Now navigate to the Desktop and locate your file.

Right-click (or command-click) on the file to bring up the menu for that file. The second option from the top will be ‘Open with’, select that option and a new list of applications will open. Most likely Preview will NOT be in that list, so select ‘Other…’ from the list.

This will bring up an Open menu. Change the option in the drop-down menu from ‘Recommended Applications’ to ‘All Applications’ and select ‘Preview.’

The PS file will then open in Preview. You’ll note in the menu bar for the file that it’s locked.

The final step is to go to the File menu in Preview and select Export to PDF. This will open a Save dialog and you can rename the file and save it wherever you want.

Once you know what you’re doing the entire process takes just a couple of minutes. Hopefully, this tutorial will help in that regard.

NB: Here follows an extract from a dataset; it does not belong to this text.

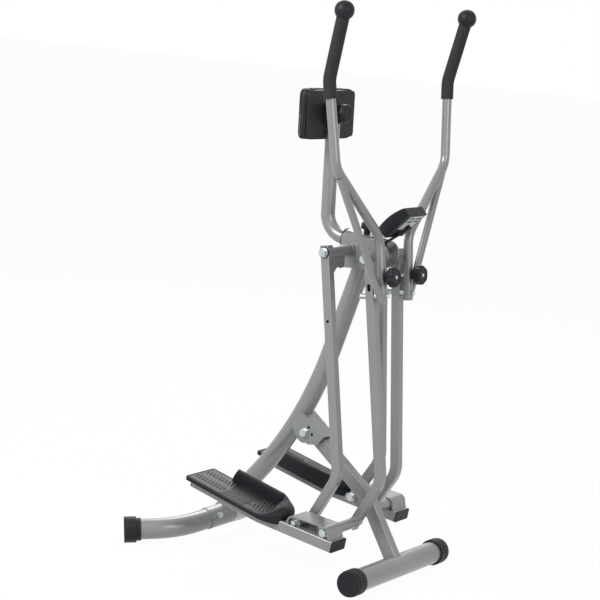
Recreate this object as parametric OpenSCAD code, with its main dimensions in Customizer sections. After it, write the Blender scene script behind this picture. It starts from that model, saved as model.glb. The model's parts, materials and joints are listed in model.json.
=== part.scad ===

I should note that while it was digital sheet music that led me to work all of this out, there are certainly other instances where this workaround is useful.

To review:

  1. Use a virtual printer to print the document to a postscript (PS) file
  2. Use the CUPS interface to ID the job number for your document
  3. Use Terminal to move the PS file to an accessible directory
  4. Open the PS file with Preview, export to PDF

(Addendum: In doing some testing for this post I found that the instant print option for onlinesheetmusic.com saved the files on my local hard drive in PDF format. I don’t know if this is a change in practice, but you wouldn’t know it from reading their website. Regardless, if that doesn’t happen for you for some reason, or if you use a different site that hasn’t gotten smart to consumer desires yet, this workaround may still prove useful.)